So that's my rant for this week. And maybe that's a thing. I don't know. Let me know if you think that's a thing that you would watch. If I put that on the TikTok or whatever. My recap of documentaries, freshly. As soon as I watch them, I'd watch that. Oh, good. Okay, well, if I have one audience member, then there we go.
I watch all your fitness talks. You can watch my documentary summaries.
[00:42:46] Speaker B: Deal.
[00:42:48] Speaker A: What else did you watch this week, mark?
[00:42:50] Speaker B: All right, so some good, some great.
Where do we want to start? Let me see. I finally got around to dream scenario.
[00:43:02] Speaker A: Oh, I watched that this week as well.
[00:43:04] Speaker B: Did you enjoy it? Please tell me you enjoyed it. I did. Oh, fucking hell.
[00:43:08] Speaker A: Here's the thing.
This is. I am not the target audience thing. You know that I don't like movies about people making problems for themselves, and I don't like, like, dramas, and I don't, like, basically, this is one of those ones where I was like, this is a good movie. I'm sure. I get why people like it. It was just for me, I was sitting there, and I was like, oh, if this guy's guy's got a lot of life problems, he should fix those.
And then that would, like, most of the time when I watch things, that's my thought processes.
[00:43:41] Speaker B: That was not probably changes at all.

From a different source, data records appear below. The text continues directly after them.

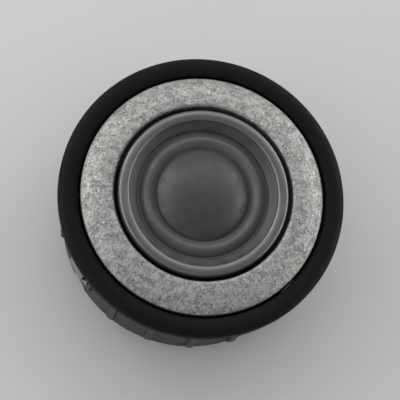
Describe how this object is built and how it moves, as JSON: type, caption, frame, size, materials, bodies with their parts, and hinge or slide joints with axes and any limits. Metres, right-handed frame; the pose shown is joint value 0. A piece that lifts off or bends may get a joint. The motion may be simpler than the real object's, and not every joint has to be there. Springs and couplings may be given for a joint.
{
  "type": "car dome tweeter",
  "caption": "Round flush-mount soft-dome tweeter with a pale textured ring; its ball-shaped head swivels and tilts in a black bezel and clip-in cup.",
  "frame": {"origin": "bottom centre: on the sound axis, in the plane of the mounting cup's rear rim", "axes": "+Z along the sound axis, out of the dome, so the tweeter lies on its back; +X along the tilt pins; +Y towards the coil's solder lugs"},
  "size_m": [0.08, 0.08, 0.0389],
  "materials": {
    "bezel_plastic": "fine matt black moulding",
    "gasket_foam": "closed-cell foam",
    "cup_plastic": "matt charcoal moulding",
    "spring_steel": "tempered spring steel",
    "rivet_aluminium": "plain",
    "nylon": "satin glass-filled nylon",
    "pin_steel": "ground",
    "silver_textured": "pale silver-grey coat with a fine grain",
    "faceplate_black": "satin black",
    "frame_plastic": "matt black moulding",
    "plated_steel": "zinc plated",
    "magnet_nickel": "nickel-plated sintered magnet",
    "felt": "wool felt",
    "black_screw": "black oxide",
    "brass": "tinned lightly",
    "wire_black": "PVC insulation",
    "wire_red": "PVC insulation",
    "dome_fabric": "dark grey coated fabric, slightly glossy",
    "surround_fabric": "dark grey coated fabric",
    "former_film": "amber film",
    "coil_copper": "enamelled copper wire"
  },
  "bodies": {
    "mount": {"trim_bezel": "bezel_plastic", "panel_gasket": "gasket_foam", "mounting_cup": "cup_plastic", "wave_washer": "spring_steel", "panel_clip_1": "spring_steel", "panel_clip_2": "spring_steel", "panel_clip_3": "spring_steel", "clip_rivet_1": "rivet_aluminium", "clip_rivet_2": "rivet_aluminium", "clip_rivet_3": "rivet_aluminium"},
    "swivel": {"swivel_ring": "nylon", "tilt_pin_left": "pin_steel", "tilt_pin_right": "pin_steel"},
    "head": {"face_ring": "silver_textured", "faceplate": "faceplate_black", "ball_housing": "nylon", "diaphragm_frame": "frame_plastic", "top_plate": "plated_steel", "magnet": "magnet_nickel", "yoke": "plated_steel", "dome_damper": "felt", "rear_chamber": "frame_plastic", "chamber_felt": "felt", "rear_cover": "frame_plastic", "terminal_block": "frame_plastic", "faceplate_screw_1": "black_screw", "faceplate_screw_2": "black_screw", "faceplate_screw_3": "black_screw", "rear_cover_screw_1": "black_screw", "rear_cover_screw_2": "black_screw", "rear_cover_screw_3": "black_screw", "terminal_negative": "brass", "terminal_positive": "brass", "coil_lug_negative": "brass", "coil_lug_positive": "brass", "lead_negative": "wire_black", "lead_positive": "wire_red"},
    "diaphragm": {"dome": "dome_fabric", "surround": "surround_fabric", "coil_former": "former_film", "coil_winding": "coil_copper"}
  },
  "joints": [
    {"name": "turn", "type": "hinge", "parent": "mount", "child": "swivel", "pos_m": [0, 0, 0.028], "axis": [0, 0, 1], "range_deg": [-170, 170]},
    {"name": "tilt", "type": "hinge", "parent": "swivel", "child": "head", "pos_m": [0, 0, 0.028], "axis": [1, 0, 0], "range_deg": [-15, 15]},
    {"name": "coil_slide", "type": "slide", "parent": "head", "child": "diaphragm", "axis": [0, 0, 1], "range_m": [-0.0004, 0.0004], "stiffness_N_per_m": 200}
  ]
}
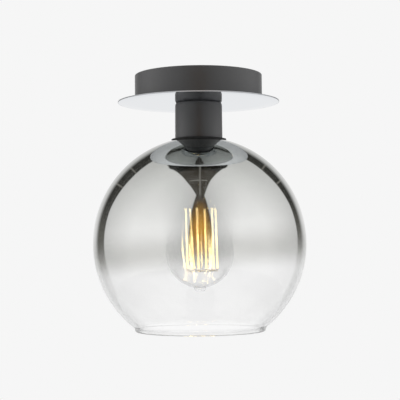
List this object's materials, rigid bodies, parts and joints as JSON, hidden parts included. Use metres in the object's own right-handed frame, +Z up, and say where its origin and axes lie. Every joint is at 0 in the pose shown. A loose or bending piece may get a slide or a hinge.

So dream scenario, for those of you who it's passed by, Nicolas Cage is a wholly unremarkable and kind of yellow belly, kind of spineless kind of non entity of a guy. He works as a professor in a university, and a phenomenon erupts where, for fucking no reason, no apparent reason at all, thousands of people all across the world start to simultaneously dream about him every single night.
I know I've talked about this before, right? But this is just one more chapter in the incredible fucking career trajectory of Nicolas Cage.
[00:44:25] Speaker A: Right? Yeah, the fucking.
[00:44:28] Speaker B: That guy, man. He's gone from kooky kind of heartthrob to action leading man to family fucking family friendly adventure, kind of Disney Amblin kind of star, and then absolute fucking stalwart of the horror genre. Just really interesting horror picks. And he can now just decide what to do. And the fact that he's picking projects like dream scenario.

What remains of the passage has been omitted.